◆ **EXERCISE DETAILS**:
Quote the full listing word for word.

* * *

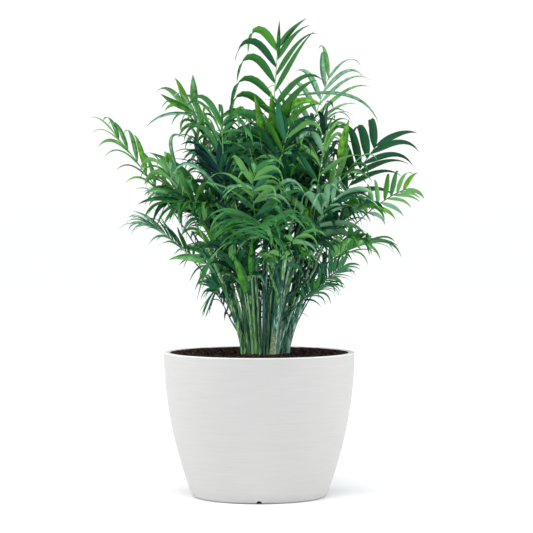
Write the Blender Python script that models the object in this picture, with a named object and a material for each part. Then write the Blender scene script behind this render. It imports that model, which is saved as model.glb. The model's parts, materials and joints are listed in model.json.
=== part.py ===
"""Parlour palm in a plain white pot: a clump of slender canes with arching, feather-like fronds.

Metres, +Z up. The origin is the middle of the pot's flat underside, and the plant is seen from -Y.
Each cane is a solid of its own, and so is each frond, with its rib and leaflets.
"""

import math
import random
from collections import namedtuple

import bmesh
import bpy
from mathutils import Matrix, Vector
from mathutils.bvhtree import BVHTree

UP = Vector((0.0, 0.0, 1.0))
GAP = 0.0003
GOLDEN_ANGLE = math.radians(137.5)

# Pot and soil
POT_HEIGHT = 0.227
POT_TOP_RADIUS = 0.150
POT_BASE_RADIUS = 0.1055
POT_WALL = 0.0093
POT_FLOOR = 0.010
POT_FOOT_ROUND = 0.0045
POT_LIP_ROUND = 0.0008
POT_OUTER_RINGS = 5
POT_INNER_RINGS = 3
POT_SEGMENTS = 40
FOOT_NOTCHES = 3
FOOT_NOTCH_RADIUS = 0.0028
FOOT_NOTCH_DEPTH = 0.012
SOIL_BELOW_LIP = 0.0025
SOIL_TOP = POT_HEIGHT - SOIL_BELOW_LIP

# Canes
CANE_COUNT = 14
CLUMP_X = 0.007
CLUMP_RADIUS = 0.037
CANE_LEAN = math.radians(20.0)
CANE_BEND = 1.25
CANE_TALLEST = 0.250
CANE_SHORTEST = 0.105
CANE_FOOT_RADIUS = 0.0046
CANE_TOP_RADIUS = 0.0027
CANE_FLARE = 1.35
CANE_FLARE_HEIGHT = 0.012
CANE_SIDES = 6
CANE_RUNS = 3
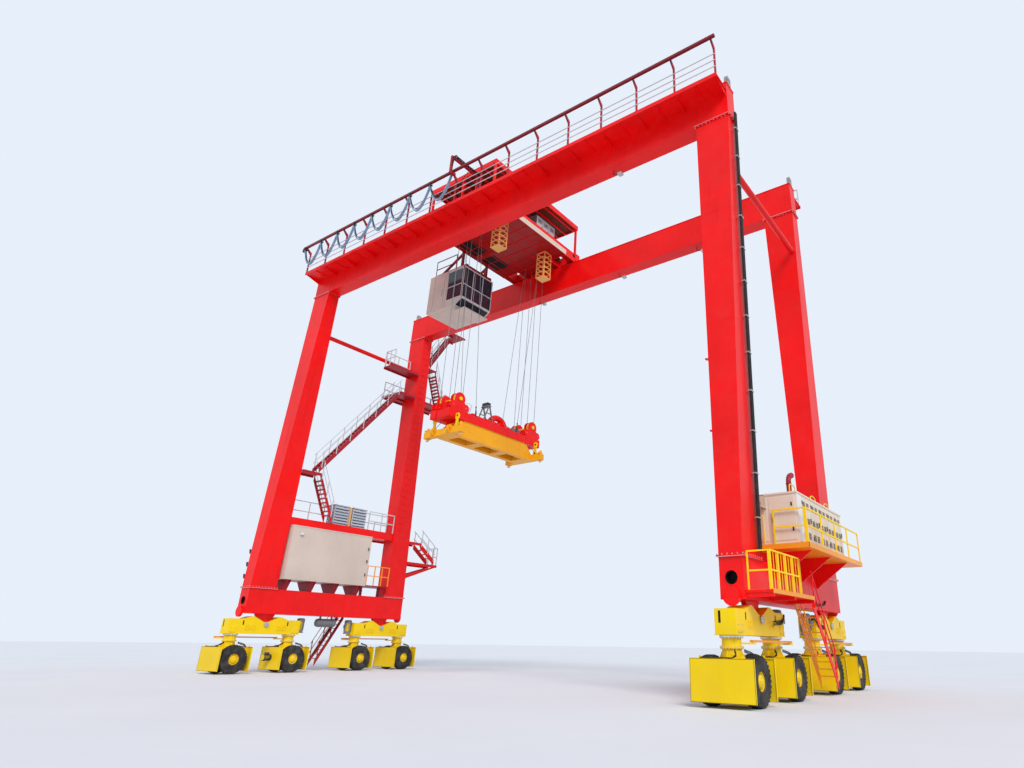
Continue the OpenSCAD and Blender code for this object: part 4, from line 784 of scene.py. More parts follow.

* * *

◆ **SOLUTION BELOW**:
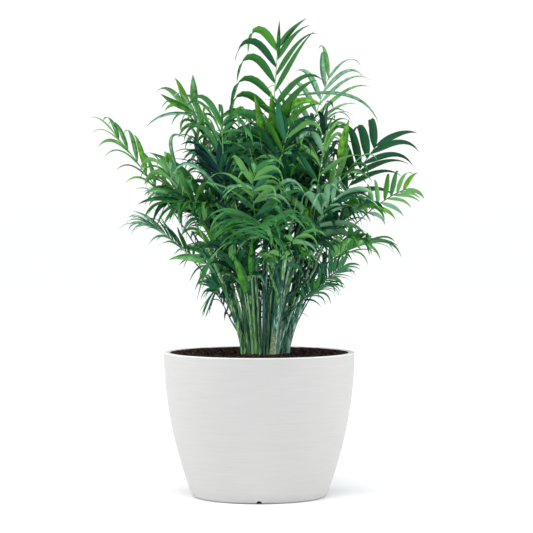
Write the Blender Python script that models the object in this picture, with a named object and a material for each part. Then write the Blender scene script behind this render. It imports that model, which is saved as model.glb. The model's parts, materials and joints are listed in model.json.
=== part.py ===
"""Parlour palm in a plain white pot: a clump of slender canes with arching, feather-like fronds.

Metres, +Z up. The origin is the middle of the pot's flat underside, and the plant is seen from -Y.
Each cane is a solid of its own, and so is each frond, with its rib and leaflets.
"""

import math
import random
from collections import namedtuple

import bmesh
import bpy
from mathutils import Matrix, Vector
from mathutils.bvhtree import BVHTree

UP = Vector((0.0, 0.0, 1.0))
GAP = 0.0003
GOLDEN_ANGLE = math.radians(137.5)

# Pot and soil
POT_HEIGHT = 0.227
POT_TOP_RADIUS = 0.150
POT_BASE_RADIUS = 0.1055
POT_WALL = 0.0093
POT_FLOOR = 0.010
POT_FOOT_ROUND = 0.0045
POT_LIP_ROUND = 0.0008
POT_OUTER_RINGS = 5
POT_INNER_RINGS = 3
POT_SEGMENTS = 40
FOOT_NOTCHES = 3
FOOT_NOTCH_RADIUS = 0.0028
FOOT_NOTCH_DEPTH = 0.012
SOIL_BELOW_LIP = 0.0025
SOIL_TOP = POT_HEIGHT - SOIL_BELOW_LIP

# Canes
CANE_COUNT = 14
CLUMP_X = 0.007
CLUMP_RADIUS = 0.037
CANE_LEAN = math.radians(20.0)
CANE_BEND = 1.25
CANE_TALLEST = 0.250
CANE_SHORTEST = 0.105
CANE_FOOT_RADIUS = 0.0046
CANE_TOP_RADIUS = 0.0027
CANE_FLARE = 1.35
CANE_FLARE_HEIGHT = 0.012
CANE_SIDES = 6
CANE_RUNS = 3
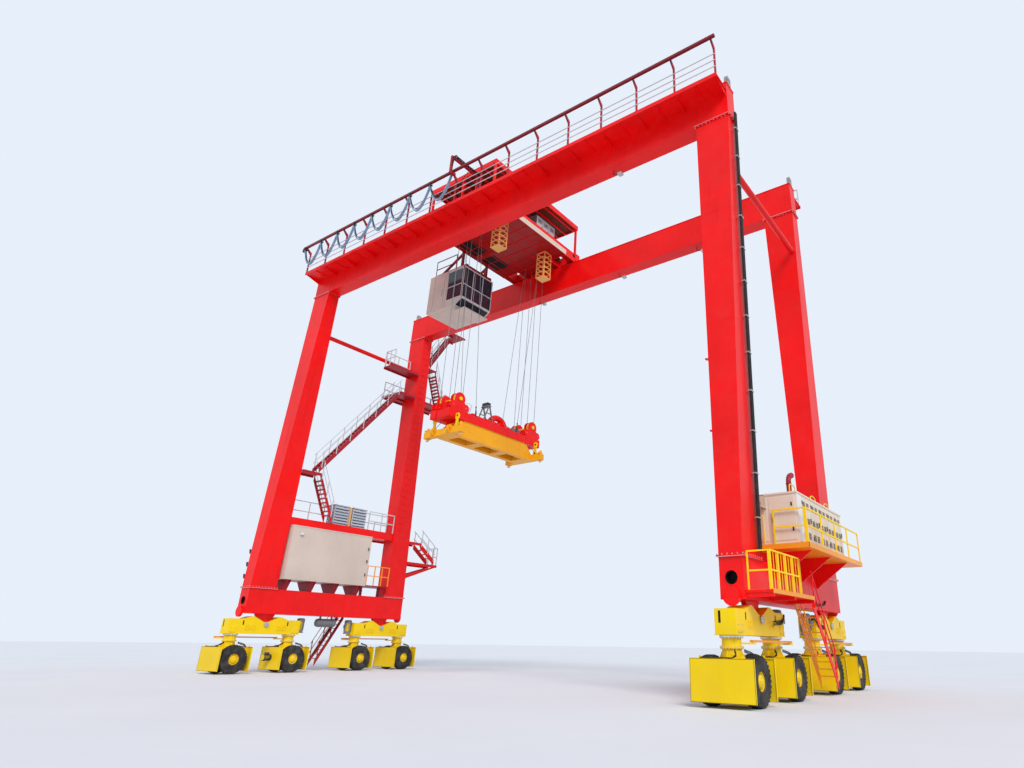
Continue the OpenSCAD and Blender code for this object: part 4, from line 784 of scene.py. More parts follow.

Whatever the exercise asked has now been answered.